# [Short task]
Extract all lines containing "part".

# [Provided data]
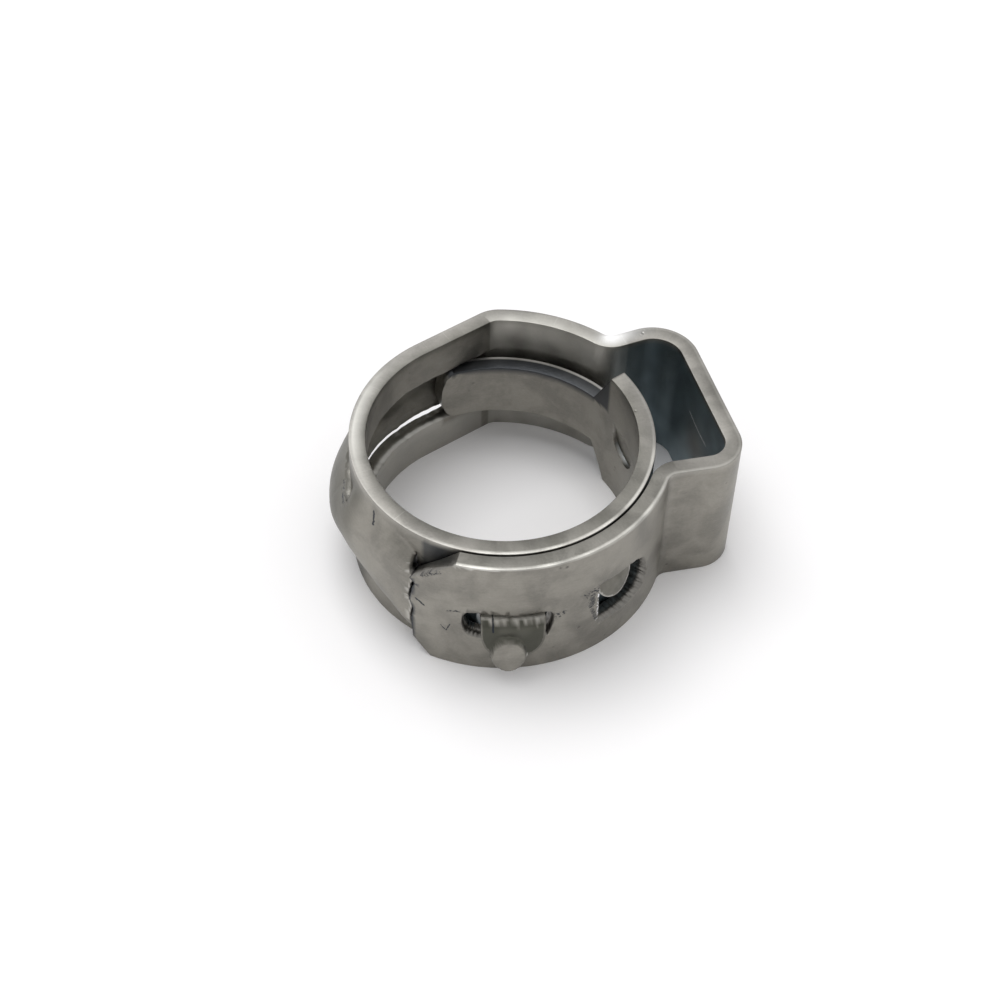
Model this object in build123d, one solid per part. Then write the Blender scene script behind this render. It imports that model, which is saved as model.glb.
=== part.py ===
from build123d import *
from build123d import SkipClean
import os
from math import acos, asin, cos, degrees, radians, sin, tan

# Ear hose clamp: one stainless strip, rolled into a ring of about one and a third turns.
# The bore axis is Z, the ring lies on its lower band edge at z = 0 and the ear points along +X.
# Angles are counted anticlockwise from the middle of the ear, in degrees. Lengths are in mm.

# strip
band_width = 7.0
band_thickness = 0.75
edge_round = 0.12

# ring and its layers
bore_radius = 6.05
layer_gap = 0.10
tongue_headroom = 0.35

# ear
ear_reach = 9.42
ear_front_half = 3.85
ear_back_half = 4.10
ear_leg_flare = 5.0
ear_front_bend = 1.25
ear_back_bend = 1.70
foot_bend = 1.0

# free outer end, its clipped corners and the gap to the raised tunnel that it butts against
outer_end_angle = 221.3
butt_gap = 0.05
upper_clip_length = 2.15
upper_clip_height = 1.95
lower_clip_length = 1.05
lower_clip_height = 1.00

# tunnel that the tongue slides into: a centre strip pressed outwards between two rails
kink_angle = 77.3
kink_bend = 1.2
tunnel_low = 2.0
tunnel_high = 5.1
tunnel_straight_end = 172.0
tunnel_mouth_start = 176.0
tunnel_mouth_full = 200.0
tunnel_mouth_rise = 0.70
tunnel_mouth_low = 0.85
tunnel_mouth_high = 6.15
tunnel_mouth_slope = 0.55
tunnel_ramp_share = 0.70

# inner end: shoulders that narrow the strip to the tongue
shoulder_angle = 18.3
shoulder_length = 1.09
tongue_width = 2.9
tongue_tip_angle = 100.6
tongue_tip_length = 0.75

# windows in the outer layer
window_corner = 0.55
long_window_angle = 255.65
long_window_length = 4.06
long_window_low = 2.15
long_window_high = 3.90
load_window_angle = 298.9
load_window_length = 3.15
load_window_low = 1.60
load_window_high = 4.60
load_window_lobe = 1.35

# hook tabs lanced from the inner layer
lance_gap = 0.06
hook_bulge = 0.62
load_hook_width = 2.35
load_hook_depth = 1.80
load_hook_lift = 0.80
load_hook_root = 4.55
load_hook_seat = 0.04
spare_hook_angle = 4.0
guide_hook_angle = 257.1
guide_hook_width = 2.9
guide_hook_root = 3.75
guide_hook_tip = 0.72
guide_hook_thickness = 0.45
guide_hook_standoff = 0.04
guide_hook_bend_radius = 0.28

# rounded nib pressed out of the guide hook's tip
nib_width = 1.6
nib_height = 1.45
nib_rise = 0.28
nib_round = 0.20
nib_shift = -0.25

# allowances of the shaping steps
margin = 1.0
hook_sweep = 60.0
touching = 1e-6

# sizes that follow
half_thickness = band_thickness / 2
inner_outside = bore_radius + band_thickness
inner_mid = bore_radius + half_thickness
outer_inside = inner_outside + layer_gap
outer_mid = outer_inside + half_thickness
outer_outside = outer_inside + band_thickness
raised_mid = inner_outside + tongue_headroom + half_thickness
mouth_outside = inner_outside + tunnel_mouth_rise
mouth_mid = mouth_outside - half_thickness
beyond = outer_outside + ear_reach


def polar(radius, angle):
    return Vector(radius * cos(radians(angle)), radius * sin(radians(angle)))


def ring(radius, start, end):
    return CenterArc((0, 0), radius, start, end - start)


def length_angle(length, radius):
    return degrees(length / radius)


def outward_plane(angle, radius=0.0):
    """Faces outwards at this angle: local X runs along the strip, local Y up the band."""
    along = polar(1, angle + 90)
    return Plane(origin=polar(radius, angle), x_dir=along, z_dir=polar(1, angle))


def bent_strip(path, low, high):
    """Strip of the band's thickness that stands on a flat path, from one height to another."""
    outline = offset(path, amount=half_thickness, side=Side.BOTH)
    return extrude(Pos(0, 0, low) * make_face(outline.edges()), high - low)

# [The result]
Model this object in build123d, one solid per part. Then write the Blender scene script behind this render. It imports that model, which is saved as model.glb.
=== part.py ===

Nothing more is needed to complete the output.